> _GOAL OF THE EXERCISE_:
Write out each line from the data below that includes the word "slides".

(Records that describe objects)
/---

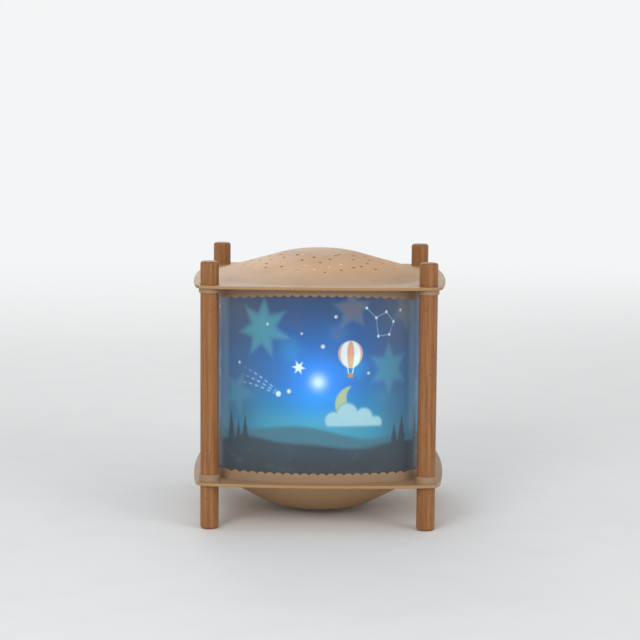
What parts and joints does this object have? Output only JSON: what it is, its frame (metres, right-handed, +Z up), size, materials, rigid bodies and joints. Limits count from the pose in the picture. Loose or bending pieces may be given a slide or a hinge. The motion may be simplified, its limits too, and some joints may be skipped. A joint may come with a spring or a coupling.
{
  "type": "rotating motion lamp",
  "caption": "Square table night lamp: wooden corner posts, pierced domed cover that lifts off, printed glowing screen and a film drum turned by warm air.",
  "frame": {"origin": "on the table, at the centre of the four posts", "axes": "+Z up along the posts, the front face of the screen looks along -Y, +X to the right seen from the front"},
  "size_m": [0.1826, 0.1826, 0.1927],
  "materials": {
    "cream_plastic": "satin translucent moulding, beige in the dark",
    "screen_print": "translucent sheet printed with a night scene",
    "beech": "turned dowel, clear satin lacquer",
    "clear_plastic": "milky snap rivet",
    "soft_black": "soft moulding",
    "ivory_plastic": "fine matt moulding",
    "zinc_steel": "zinc plated",
    "holder_black": "heat-proof moulding",
    "brass": "plain brass",
    "nickel": "bright cap metal",
    "black_glass": "vitrified insulator",
    "solder": "dull solder",
    "clear_glass": "clear blown glass",
    "stem_glass": "pressed clear glass",
    "support_wire": "fine wire",
    "tungsten": "glowing coil",
    "spring_wire": "drawn bright wire",
    "needle_steel": "ground needle",
    "drum_print": "translucent film printed with stars",
    "wheel_metal": "thin pressed metal",
    "hoop_clear": "clear stiffening hoop"
  },
  "bodies": {
    "base": {"base_tray": "cream_plastic", "post_front_left": "beech", "post_front_right": "beech", "post_back_left": "beech", "post_back_right": "beech", "diffuser": "screen_print", "screen_rivets": "clear_plastic", "cord_bush": "soft_black", "access_cover": "ivory_plastic", "access_screws": "zinc_steel", "holder_bracket": "zinc_steel", "bracket_screws": "zinc_steel", "lampholder_body": "holder_black", "lampholder_nut": "zinc_steel", "lampholder_shell": "brass", "lampholder_contact": "brass", "lampholder_terminals": "brass", "bulb_cap": "nickel", "bulb_insulator": "black_glass", "bulb_contact": "solder", "bulb_glass": "clear_glass", "bulb_stem": "stem_glass", "filament_supports": "support_wire", "bulb_filament": "tungsten", "pivot_bridge": "spring_wire", "bridge_nuts": "zinc_steel", "pivot_needle": "needle_steel"},
    "cover": {"top_cover": "cream_plastic"},
    "rotor": {"turbine_wheel": "wheel_metal", "drum_film": "drum_print", "pivot_cup": "brass", "lower_hoop": "hoop_clear", "drum_rivets": "hoop_clear"}
  },
  "joints": [
    {"name": "cover_lift", "type": "slide", "parent": "base", "child": "cover", "axis": [0, 0, 1], "range_m": [0, 0.06]},
    {"name": "rotor_spin", "type": "hinge", "parent": "base", "child": "rotor", "pos_m": [0, 0, 0.1673], "axis": [0, 0, 1], "continuous": true}
  ]
}
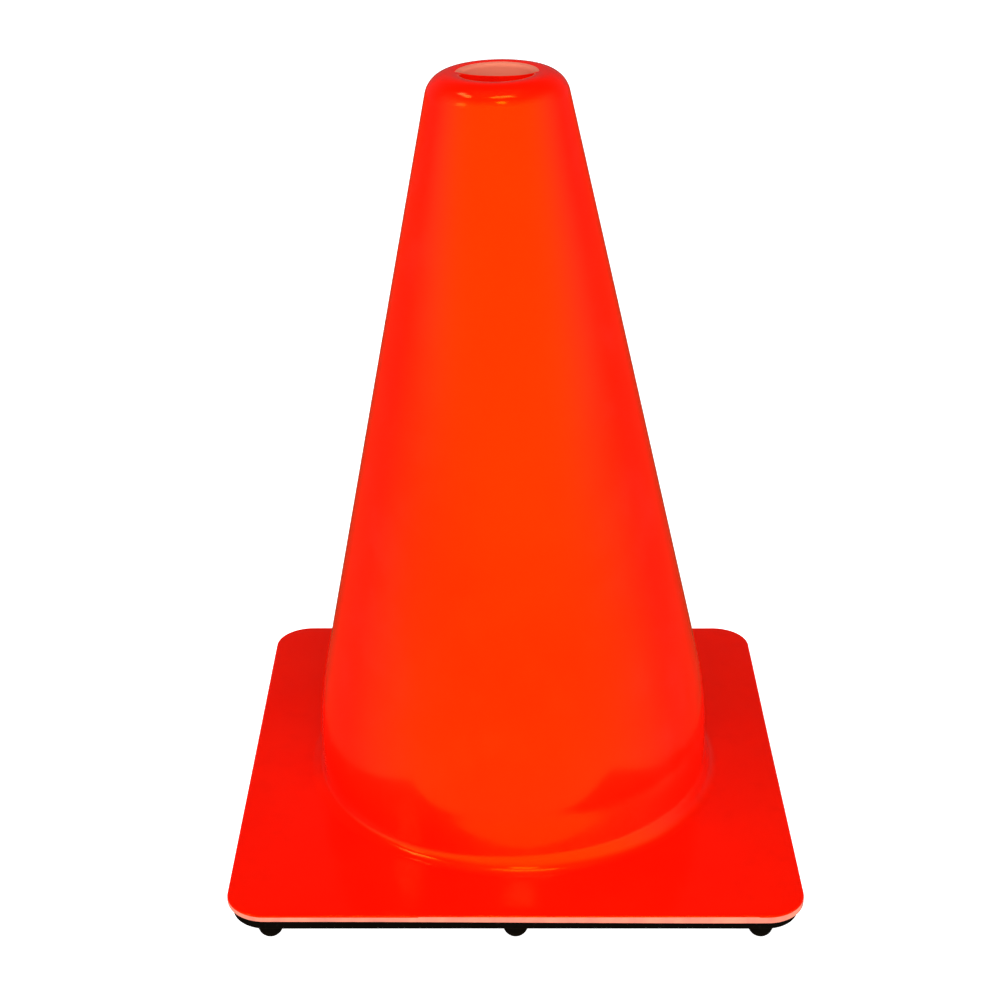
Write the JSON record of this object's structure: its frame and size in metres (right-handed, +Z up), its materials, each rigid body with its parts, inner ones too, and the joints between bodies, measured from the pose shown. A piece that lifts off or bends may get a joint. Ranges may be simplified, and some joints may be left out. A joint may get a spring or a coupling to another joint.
{
  "type": "traffic cone",
  "caption": "Small hollow safety cone with an open rounded top, on a square flange backed by a black ballast slab with domed feet.",
  "frame": {"origin": "on the floor, under the middle of the square base, on the axis of the cone", "axes": "+Z up along the cone's axis; X and Y along the sides of the square base"},
  "size_m": [0.219, 0.219, 0.3043],
  "materials": {
    "orange_vinyl": "fluorescent red-orange flexible PVC, injection moulded, glossy",
    "black_recycled_vinyl": "black recycled PVC, moulded, dull and slightly grainy"
  },
  "bodies": {
    "root": {"cone_shell": "orange_vinyl", "ballast_base": "black_recycled_vinyl"}
  },
  "joints": []
}
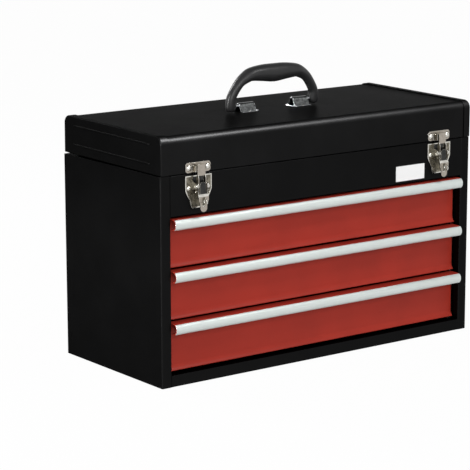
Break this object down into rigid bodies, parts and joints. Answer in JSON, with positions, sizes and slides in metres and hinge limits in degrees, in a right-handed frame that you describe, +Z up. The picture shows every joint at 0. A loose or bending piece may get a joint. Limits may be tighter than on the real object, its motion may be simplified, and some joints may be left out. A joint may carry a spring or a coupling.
{
  "type": "portable tool box with drawers",
  "caption": "Portable steel tool box: hinged lid over a top compartment, drawers on ball slides, draw latches and a folding carrying handle.",
  "frame": {"origin": "middle of the flat underside of the cabinet", "axes": "+X to the right seen from the front, +Y to the back (hinge side), +Z up through the lid"},
  "size_m": [0.5124, 0.2452, 0.3783],
  "materials": {
    "black_paint": "satin black powder coat",
    "red_paint": "satin red powder coat",
    "bright_trim": "bright anodised strip",
    "zinc_steel": "zinc plated",
    "hinge_steel": "satin black paint",
    "pin_steel": "drawn wire",
    "latch_nickel": "nickel plated, tumbled",
    "bracket_chrome": "bright chrome plated",
    "grip_plastic": "satin moulded plastic"
  },
  "bodies": {
    "cabinet": {"side_panel_left": "black_paint", "side_panel_right": "black_paint", "back_panel": "black_paint", "bottom_pan": "black_paint", "front_panel": "black_paint", "compartment_floor": "black_paint", "slide_posts": "zinc_steel", "slide_channels": "zinc_steel", "hinge_body_leaf": "hinge_steel", "hinge_pin": "pin_steel", "latch_plates": "latch_nickel", "padlock_staples": "latch_nickel", "latch_pivots": "latch_nickel", "body_rivets": "latch_nickel"},
    "lid": {"lid_skin": "black_paint", "lid_cap_left": "black_paint", "lid_cap_right": "black_paint", "hinge_lid_leaf": "hinge_steel", "latch_keepers": "latch_nickel", "handle_brackets": "bracket_chrome", "lid_rivets": "latch_nickel"},
    "handle": {"handle_grip": "grip_plastic", "handle_pins": "pin_steel"},
    "drawer_1": {"drawer_tray_1": "black_paint", "drawer_front_1": "red_paint", "drawer_trim_1": "bright_trim", "slide_rails_1": "zinc_steel"},
    "cage_1": {"ball_cages_1": "zinc_steel", "slide_balls_1": "pin_steel"},
    "drawer_2": {"drawer_tray_2": "black_paint", "drawer_front_2": "red_paint", "drawer_trim_2": "bright_trim", "slide_rails_2": "zinc_steel"},
    "cage_2": {"ball_cages_2": "zinc_steel", "slide_balls_2": "pin_steel"},
    "drawer_3": {"drawer_tray_3": "black_paint", "drawer_front_3": "red_paint", "drawer_trim_3": "bright_trim", "slide_rails_3": "zinc_steel"},
    "cage_3": {"ball_cages_3": "zinc_steel", "slide_balls_3": "pin_steel"},
    "lever_left": {"latch_lever_left": "latch_nickel", "claw_pin_left": "latch_nickel"},
    "claw_left": {"latch_claw_left": "latch_nickel"},
    "lever_right": {"latch_lever_right": "latch_nickel", "claw_pin_right": "latch_nickel"},
    "claw_right": {"latch_claw_right": "latch_nickel"}
  },
  "joints": [
    {"name": "lid_hinge", "type": "hinge", "parent": "cabinet", "child": "lid", "pos_m": [0, 0.1125, 0.26975], "axis": [-1, 0, 0], "range_deg": [0, 95]},
    {"name": "handle_fold", "type": "hinge", "parent": "lid", "child": "handle", "pos_m": [0, -0.00241, 0.32618], "axis": [1, 0, 0], "range_deg": [-85, 79]},
    {"name": "drawer_slide_1", "type": "slide", "parent": "cabinet", "child": "drawer_1", "axis": [0, -1, 0], "range_m": [0, 0.13]},
    {"name": "cage_slide_1", "type": "slide", "parent": "cabinet", "child": "cage_1", "axis": [0, -1, 0], "range_m": [0, 0.065]},
    {"name": "drawer_slide_2", "type": "slide", "parent": "cabinet", "child": "drawer_2", "axis": [0, -1, 0], "range_m": [0, 0.13]},
    {"name": "cage_slide_2", "type": "slide", "parent": "cabinet", "child": "cage_2", "axis": [0, -1, 0], "range_m": [0, 0.065]},
    {"name": "drawer_slide_3", "type": "slide", "parent": "cabinet", "child": "drawer_3", "axis": [0, -1, 0], "range_m": [0, 0.13]},
    {"name": "cage_slide_3", "type": "slide", "parent": "cabinet", "child": "cage_3", "axis": [0, -1, 0], "range_m": [0, 0.065]},
    {"name": "lever_swing_left", "type": "hinge", "parent": "cabinet", "child": "lever_left", "pos_m": [-0.199, -0.1184, 0.2535], "axis": [-1, 0, 0], "range_deg": [0, 100]},
    {"name": "claw_swing_left", "type": "hinge", "parent": "lever_left", "child": "claw_left", "pos_m": [-0.199, -0.1176, 0.2465], "axis": [1, 0, 0], "range_deg": [0, 86]},
    {"name": "lever_swing_right", "type": "hinge", "parent": "cabinet", "child": "lever_right", "pos_m": [0.199, -0.1184, 0.2535], "axis": [-1, 0, 0], "range_deg": [0, 100]},
    {"name": "claw_swing_right", "type": "hinge", "parent": "lever_right", "child": "claw_right", "pos_m": [0.199, -0.1176, 0.2465], "axis": [1, 0, 0], "range_deg": [0, 86]}
  ],
  "couplings": [
    {"joint": "cage_slide_1", "follows": "drawer_slide_1", "ratio": 0.5},
    {"joint": "cage_slide_2", "follows": "drawer_slide_2", "ratio": 0.5},
    {"joint": "cage_slide_3", "follows": "drawer_slide_3", "ratio": 0.5},
    {"joint": "claw_swing_left", "follows": "lever_swing_left", "ratio": 0.86},
    {"joint": "claw_swing_right", "follows": "lever_swing_right", "ratio": 0.86}
  ]
}
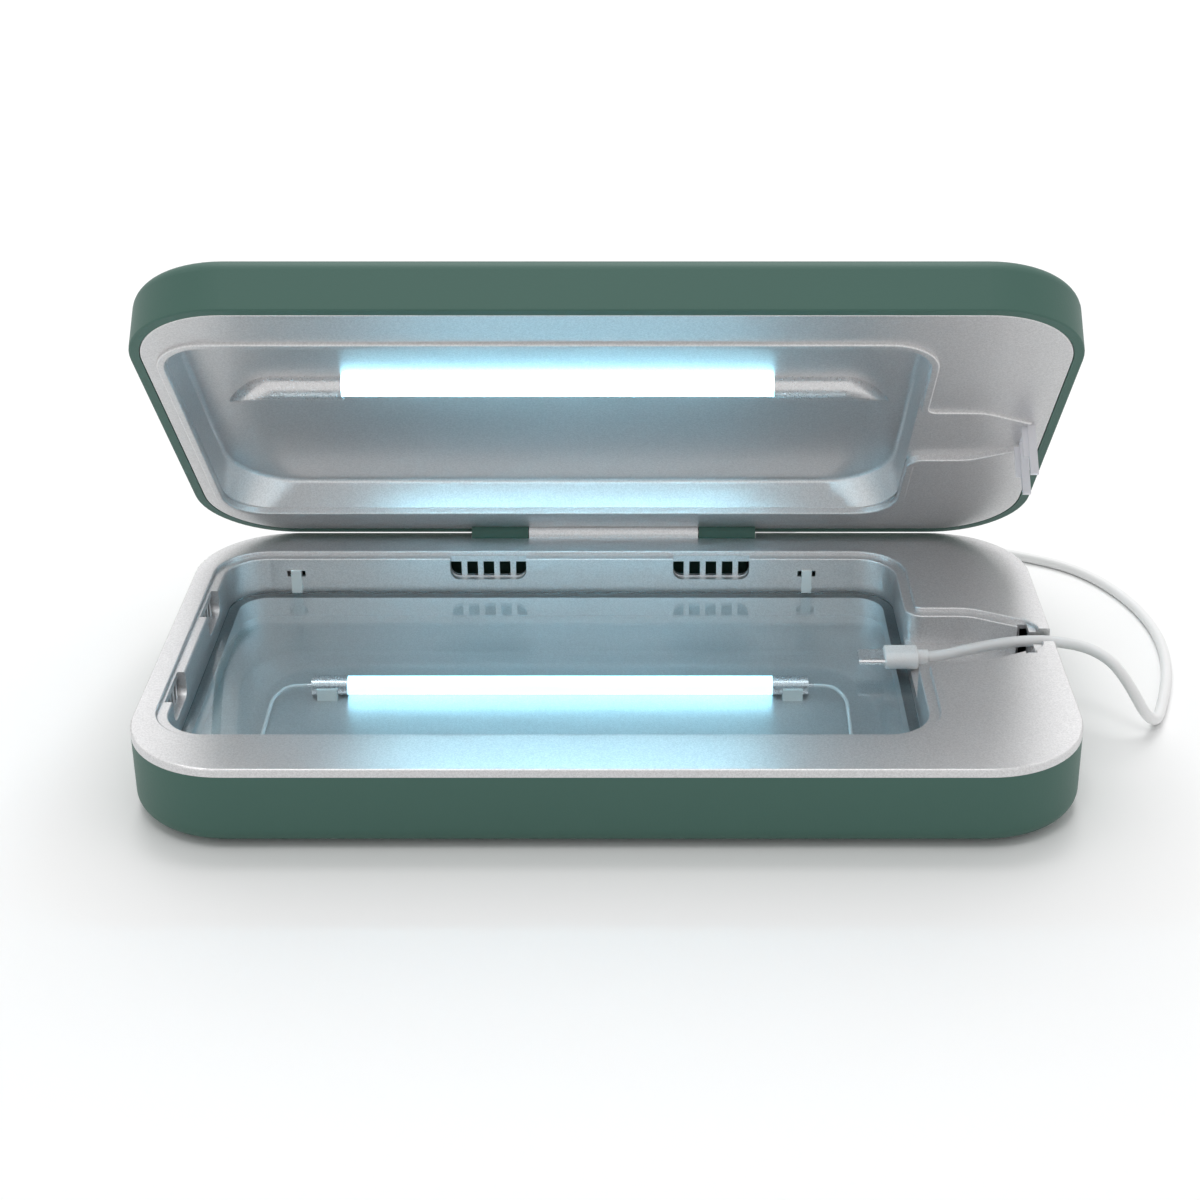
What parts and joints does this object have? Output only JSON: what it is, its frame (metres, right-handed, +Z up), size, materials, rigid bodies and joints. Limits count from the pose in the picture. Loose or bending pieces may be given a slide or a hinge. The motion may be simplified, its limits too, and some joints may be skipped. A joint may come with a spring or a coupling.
{
  "type": "uv sanitizer box for phones",
  "caption": "Clamshell ultraviolet sanitizer box for a phone: green case, silver chamber, lamps above and below, hinged lid, cable channel and charging lead.",
  "frame": {"origin": "centre of the rectangle that the case stands over, on the surface that the feet rest on", "axes": "+X to the cable side, +Y to the hinge at the back, +Z up; the lid stands 47.6 degrees open"},
  "size_m": [0.2598, 0.1755, 0.1232],
  "materials": {
    "case_green": "satin moulded plastic, dark grey-green",
    "tray_silver": "metallic silver paint on plastic, fine grain, satin",
    "cowl_silver": "metallic silver paint on plastic, satin",
    "quartz": "clear, polished",
    "clip_white": "white moulded plastic",
    "lamp_glass": "clear tube, pale blue when lit",
    "lamp_cap": "plain",
    "holder_white": "plain",
    "wire_white": "thin insulation",
    "wire_black": "thin insulation",
    "board_green": "circuit board",
    "component_black": "moulded",
    "port_steel": "plated sheet",
    "plug_steel": "plated",
    "screw_steel": "zinc plated",
    "pin_steel": "ground",
    "foot_rubber": "matte black",
    "bush_brass": "plain",
    "magnet_grey": "nickel plated",
    "gate_white": "translucent white",
    "lens_clear": "clear, polished",
    "cord_white": "satin white jacket",
    "plug_white": "satin white"
  },
  "bodies": {
    "base": {"base_shell": "case_green", "base_tray": "tray_silver", "quartz_plate": "quartz", "quartz_clips": "clip_white", "lower_lamp_tube": "lamp_glass", "lower_lamp_caps": "lamp_cap", "lower_lamp_holders": "holder_white", "lower_lamp_leads": "wire_white", "inverter_board": "board_green", "inverter_parts": "component_black", "control_board": "board_green", "control_board_parts": "component_black", "usb_a_port": "port_steel", "usb_c_port": "port_steel", "power_jack": "component_black", "supply_lead": "wire_black", "lid_sensor": "component_black", "board_screws": "screw_steel", "base_screws": "screw_steel", "rubber_feet": "foot_rubber", "hinge_bushes": "bush_brass", "hinge_lead": "wire_black", "lead_cord": "cord_white", "lead_coil": "cord_white", "lead_tail": "cord_white", "lead_plug": "plug_white", "lead_plug_tongue": "plug_steel", "usb_a_plug": "plug_white", "usb_a_plug_shell": "plug_steel"},
    "lid": {"lid_shell": "case_green", "lid_reflector": "tray_silver", "hinge_pins": "pin_steel", "upper_lamp_tube": "lamp_glass", "upper_lamp_caps": "lamp_cap", "upper_lamp_holders": "holder_white", "upper_lamp_leads": "wire_white", "lamp_cowl_left": "cowl_silver", "lamp_cowl_right": "cowl_silver", "cable_gate": "gate_white", "lid_magnet": "magnet_grey", "indicator_board": "board_green", "indicator_board_screws": "screw_steel", "indicator_lens": "lens_clear", "lid_lead": "wire_black"}
  },
  "joints": [
    {"name": "lid_hinge", "type": "hinge", "parent": "base", "child": "lid", "pos_m": [0, 0.0635, 0.0215], "axis": [-1, 0, 0], "range_deg": [-47.6, 12.4]}
  ]
}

\---

> _REPLY_:
Break this object down into rigid bodies, parts and joints. Answer in JSON, with positions, sizes and slides in metres and hinge limits in degrees, in a right-handed frame that you describe, +Z up. The picture shows every joint at 0. A loose or bending piece may get a joint. Limits may be tighter than on the real object, its motion may be simplified, and some joints may be left out. A joint may carry a spring or a coupling.
  "caption": "Portable steel tool box: hinged lid over a top compartment, drawers on ball slides, draw latches and a folding carrying handle.",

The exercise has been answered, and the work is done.